ATHENS, Ga. — Characterized by golden webs and vibrant brightly colored markings, the Joro spider is unmistakable. While the Joro only arrived stateside less than 10 years ago (2013), this variety of spider has already spread all over the state of Georgia and greater Southeast. Now, new research from the University of Georgia reports these spiders are poised to populate the entire east coast of the United States.
While many can’t help but be unsettled by the sight of a spider, study authors actually state the spread of the Joro isn’t necessarily all bad. As far as us humans can tell, Joros don’t have all that much of an effect on local ecosystems and food chains.
Killing Joro spiders ‘just unnecessary’
“People should try to learn to live with them,” says corresponding study author Andy Davis, a research scientist in the Odum School of Ecology, in a press release. “If they’re literally in your way, I can see taking a web down and moving them to the side, but they’re just going to be back next year.”
“The way I see it, there’s no point in excess cruelty where it’s not needed,” adds study co-author Benjamin Frick, an undergraduate researcher in the School of Ecology. “You have people with saltwater guns shooting them out of the trees and things like that, and that’s really just unnecessary.”
Researchers compared the Joro spider to its closely-related arachnid cousin, the golden silk spider. First arriving in the U.S. southeast from the tropics roughly 160 years ago, the golden silk spider has remained contained to the SE region due to its vulnerability to cold.
Up until now, scientists were unsure if Joros were similarly ill suited to endure cold weather. In pursuit of some answers the research team analyzed data provided by iNaturalist to track sightings of the spiders across Georgia over the past year. iNaturalist is a joint project between the California Academy of Sciences and National Geographic Society aimed at creating an accurate database of the locations where various wildlife species live. Additional tests were also conducted to gauge the Joro’s cold tolerance. More specifically, researchers tracked Joros’ metabolic, heart, and survival rates during a short exposure period to cold weather.
All in all, the analysis found that Joro spiders are actually quite different than golden silk arachnids. The Joro can survive in colder weather. These spiders have about double the metabolism as their relatives, a 77 percent higher heart rate, and are capable of surviving a brief freeze that would certainly kill most of their cousins. So, the Joro appears more than able to spread beyond the Southeast United States.
Moreover, the Joro is widespread within its native country of Japan, which just so happens to have a climate quite similar to the U.S., and about the same latitude. “Just by looking at that, it looks like the Joros could probably survive throughout most of the Eastern Seaboard here, which is pretty sobering,” Davis explains.
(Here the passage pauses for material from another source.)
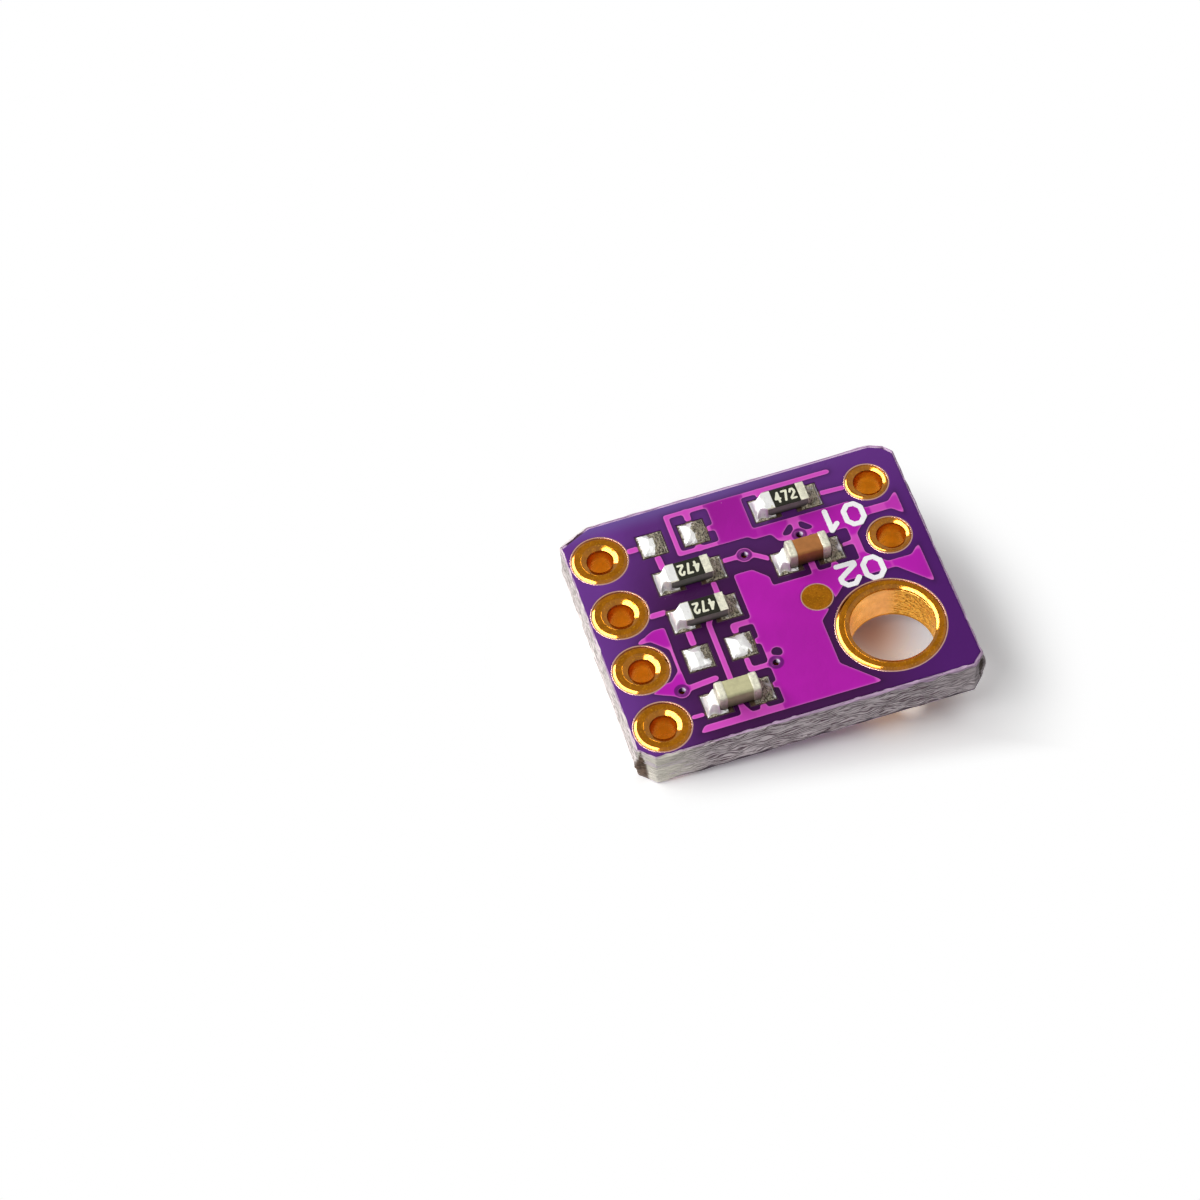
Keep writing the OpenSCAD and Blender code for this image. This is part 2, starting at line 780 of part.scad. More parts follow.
module solder_end(rise) {
    run = pad_span / 2 + pad_l / 2 - chip_l / 2;
    steps = 7;
    curve = [for (i = [0:steps]) [chip_l / 2 + run * i / steps, slope(i / steps, rise)]];
    foot = [chip_l / 2 - end_l, 0];
    intersection() {
        translate([0, pad_w, 0]) rotate([90, 0, 0]) linear_extrude(2 * pad_w)
            polygon(concat([foot, [curve[steps][0], 0]],
                [for (i = [steps:-1:0]) curve[i]],
                [[chip_l / 2, solder_t], [foot[0], solder_t]]));
        rotate([90, 0, 90]) linear_extrude(chip_l + pad_span)
            polygon([[-pad_w / 2, 0], [pad_w / 2, 0], [chip_w / 2, rise], [-chip_w / 2, rise]]);
    }
}

module chip_solder(spot, rise) {
    color([0.75, 0.75, 0.74]) place() translate([spot[0], spot[1], copper_top])
        for (side = [0, 1]) mirror([side, 0, 0]) solder_end(rise);
}

// Solder that has set as a cushion on a pad with no part
module solder_bead(spot) {
    half = norm([pad_l, pad_w]) / 2;
    r = (half * half + bead_t * bead_t) / (2 * bead_t);
    color([0.75, 0.75, 0.74]) place() translate([spot[0], spot[1], copper_top]) intersection() {
        linear_extrude(r) square([pad_l, pad_w], center = true);
        translate([0, 0, bead_t - r]) sphere(r = r, $fn = 96);
    }
}

// The sensor, seen from below the board

module at_sensor() place() translate([sensor[0], sensor[1], sensor_z]) mirror([0, 0, 1]) children();

module contact_metal() {
    for (side = [0, 1], i = [0:3]) mirror([side, 0, 0])
        translate([sensor_w / 2 - contact_l, (middle_row - i) * contact_pitch - contact_w / 2, 0])
            cube([contact_l, contact_w, contact_t]);
    translate([-paddle_w / 2, -paddle_l / 2, 0]) cube([paddle_w, paddle_l, contact_t]);
}

module sensor_contacts() {
    color([0.80, 0.55, 0.20]) at_sensor() contact_metal();
}

die_z = sensor_t - vent_depth - die_t;

module sensor_die() {
    color([0.25, 0.35, 0.30]) at_sensor()
        translate([-die_w / 2, -die_w / 2, die_z]) cube([die_w, die_w, die_t]);
}

module sensor_body() {
    color([0.10, 0.10, 0.11]) at_sensor() difference() {
        translate([-sensor_w / 2, -sensor_w / 2, 0]) cube([sensor_w, sensor_w, sensor_t]);
        contact_metal();
        translate([-die_w / 2, -die_w / 2, die_z]) cube([die_w, die_w, die_t]);
        translate([0, 0, sensor_t - vent_depth - eps])
            cylinder(d1 = vent_throat, d2 = vent_d, h = vent_depth + 2 * eps);
    }
}

module sensor_solder() {
    paddle_inset = 0.06;
    color([0.75, 0.75, 0.74]) place() translate([0, 0, sensor_z]) linear_extrude(solder_t) {
        for (side = [-1, 1], i = [0:3])
            translate(contact_spot(side, i)) square([contact_l, contact_w], center = true);
        translate(sensor) square([paddle_w - 2 * paddle_inset, paddle_l - 2 * paddle_inset], center = true);
    }
}

cream = [0.78, 0.77, 0.62];
tan_brown = [0.55, 0.33, 0.20];

laminate();
copper_front();
copper_back();
mask_front();
mask_back();
mounting_land();
header_pad(0);  // header_pad_1
header_pad(1);  // header_pad_2
header_pad(2);  // header_pad_3
header_pad(3);  // header_pad_4
option_pad(0);  // option_pad_1
option_pad(1);  // option_pad_2
vias();
plated_dot();
resistor_core(resistor_1);  // resistor_1_core
resistor_glaze(resistor_1);  // resistor_1_glaze
resistor_ends(resistor_1);  // resistor_1_ends
chip_solder(resistor_1, resistor_rise);  // resistor_1_solder
resistor_core(resistor_2);  // resistor_2_core
resistor_glaze(resistor_2);  // resistor_2_glaze
resistor_ends(resistor_2);  // resistor_2_ends
chip_solder(resistor_2, resistor_rise);  // resistor_2_solder
resistor_core(resistor_3);  // resistor_3_core
resistor_glaze(resistor_3);  // resistor_3_glaze
resistor_ends(resistor_3);  // resistor_3_ends
chip_solder(resistor_3, resistor_rise);  // resistor_3_solder
capacitor_body(capacitor_1, tan_brown);  // capacitor_1_body
capacitor_ends(capacitor_1);  // capacitor_1_ends
chip_solder(capacitor_1, capacitor_rise);  // capacitor_1_solder
capacitor_body(capacitor_2, cream);  // capacitor_2_body
capacitor_ends(capacitor_2);  // capacitor_2_ends
chip_solder(capacitor_2, capacitor_rise);  // capacitor_2_solder
solder_bead(pad_centre(empty_far, -1));  // solder_bead_1
solder_bead(pad_centre(empty_far, 1));  // solder_bead_2
solder_bead(pad_centre(empty_near, -1));  // solder_bead_3
solder_bead(pad_centre(empty_near, 1));  // solder_bead_4
sensor_body();
sensor_contacts();
sensor_die();
sensor_solder();
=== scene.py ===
import json
import math
from functools import cached_property

import bpy
import numpy as np
from bpy.props import FloatProperty, FloatVectorProperty, PointerProperty
from mathutils import Matrix, Quaternion, Vector, geometry, noise


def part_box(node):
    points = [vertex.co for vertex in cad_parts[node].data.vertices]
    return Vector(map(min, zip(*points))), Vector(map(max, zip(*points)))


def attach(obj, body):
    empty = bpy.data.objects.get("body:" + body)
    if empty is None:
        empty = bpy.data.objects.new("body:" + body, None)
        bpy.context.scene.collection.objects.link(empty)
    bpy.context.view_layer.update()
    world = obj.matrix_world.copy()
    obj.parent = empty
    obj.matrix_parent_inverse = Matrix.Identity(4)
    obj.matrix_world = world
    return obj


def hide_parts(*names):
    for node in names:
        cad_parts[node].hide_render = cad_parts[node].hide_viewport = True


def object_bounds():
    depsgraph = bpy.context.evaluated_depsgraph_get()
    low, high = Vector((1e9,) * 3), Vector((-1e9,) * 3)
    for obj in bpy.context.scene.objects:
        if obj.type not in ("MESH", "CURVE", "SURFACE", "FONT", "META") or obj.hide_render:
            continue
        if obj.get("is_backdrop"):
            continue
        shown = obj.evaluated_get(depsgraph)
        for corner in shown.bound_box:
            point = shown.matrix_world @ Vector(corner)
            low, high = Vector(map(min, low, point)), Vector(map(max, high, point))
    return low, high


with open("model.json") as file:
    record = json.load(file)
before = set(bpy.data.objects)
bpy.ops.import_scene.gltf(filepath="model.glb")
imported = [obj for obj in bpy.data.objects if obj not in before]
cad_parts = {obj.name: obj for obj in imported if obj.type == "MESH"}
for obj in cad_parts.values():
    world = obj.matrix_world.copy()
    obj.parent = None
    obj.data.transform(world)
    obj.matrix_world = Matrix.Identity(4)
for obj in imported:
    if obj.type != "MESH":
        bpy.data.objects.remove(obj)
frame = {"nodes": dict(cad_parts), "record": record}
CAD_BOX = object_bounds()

bl_info = {
    "name": "Humidity Sensor Module",
    "version": (1, 0, 0),
    "blender": (4, 5, 0),
    "location": "3D View > Sidebar > Sensor Module",
    "description": "Dresses a small plated circuit board: lacquer, plating, solder, chip parts and marks",
    "category": "Object",
}

# Lengths are millimetres in the board's own frame, unless a line says otherwise.
MM = 0.001

# The middle of the board's underside.
MIDDLE = (-3.85, 2.65, 0)

HEADER_PADS = [f"header_pad_{i}" for i in range(1, 5)]
OPTION_PADS = ["option_pad_1", "option_pad_2"]
CAPACITORS = ("capacitor_1", "capacitor_2")

# The figures on each resistor, and whether they read upside down.
RESISTORS = {
    "resistor_1": ("472", True),
    "resistor_2": ("472", True),
    "resistor_3": ("472", False),
}

# The figures beside each option pad, and their centre.
LABELS = {
    "label_far": ("01", (-0.18, 5.06)),
    "label_near": ("02", (-0.30, 2.56)),
}

# The lines that a pen draws for each figure, in a frame one wide and one tall.
STROKES = {
    "0": [[(0.3, 0), (0.7, 0), (1, 0.25), (1, 0.75), (0.7, 1), (0.3, 1), (0, 0.75), (0, 0.25), (0.3, 0)]],
    "1": [[(0.15, 0.72), (0.55, 1), (0.55, 0)]],
    "2": [[(0, 0.75), (0.3, 1), (0.75, 1), (1, 0.8), (1, 0.6), (0, 0.12), (0, 0), (1, 0)]],
    "4": [[(0.72, 1), (0, 0.34), (1, 0.34)], [(0.72, 1), (0.72, 0)]],
    "7": [[(0, 1), (1, 1), (0.4, 0)]],
}

# Lacquer that runs down a via: how far outside the bore, how far above the film, the
# distance to the foil's edge that sets its colour, and its share of the glint.
VIA_TURNS = 32
VIA_THROAT = (
    (0.02, -0.02, 0.2, 0), (0.02, -0.004, 0.2, 0), (0, -0.001, 0.05, 0.2), (-0.015, -0.008, 0, 0.9),
    (-0.03, -0.03, -0.03, 1), (-0.04, -0.08, -0.1, 1), (-0.042, -0.2, -0.1, 0.3), (-0.001, -0.2, -0.1, 0),
)

# The lacquer's hem on the edge of a land: how far outside the land, and how high.
HEM = ((0.07, 0.02), (0.055, 0.045), (0.015, 0.05), (0.001, 0.035))

# The board rests on its left end and leans: in its own frame the floor falls to the right.
FLOOR_SLOPE, LEFT_END = 0.137, -10.30

# Where the camera stands, what it looks at, and how far it is turned about its own line.
CAMERA_AT, CAMERA_AIM = Vector((-25.61, -70.563, 111.386)), Vector((-9.604, 4.563, 1.587))
CAMERA_ROLL = math.radians(-6.195)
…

Joros are also known to engage in “ballooning,” which means using their silks to carry them across the wind to new locations. Ballooning is a big reason why Joros are all over Georgia right now. When new hatchlings emerge each spring, they balloon along to new locations. That being said, humans play a part as well.
“The potential for these spiders to be spread through people’s movements is very high,” Frick adds. “Anecdotally, right before we published this study, we got a report from a grad student at UGA who had accidentally transported one of these to Oklahoma.”
Joro’s path to America
How did the Joro end up in the United States in the first place? Study authors agree the spiders likely immigrated via shipping containers. Similarly, Joros are just as likely to reach new frontiers elsewhere on the planet by stowing away in another shipping container or piece of luggage.
Ultimately, though, study authors reiterate that the Joro spider is a nuisance, not a legitimate threat to humans or pets. A Joro spider will only bite if absolutely cornered, and their fangs usually fail to break human skin.
“There’s really no reason to go around actively squishing them,” Frick concludes. “Humans are at the root of their invasion. Don’t blame the Joro spider.”
The study is published in Physiological Entomology.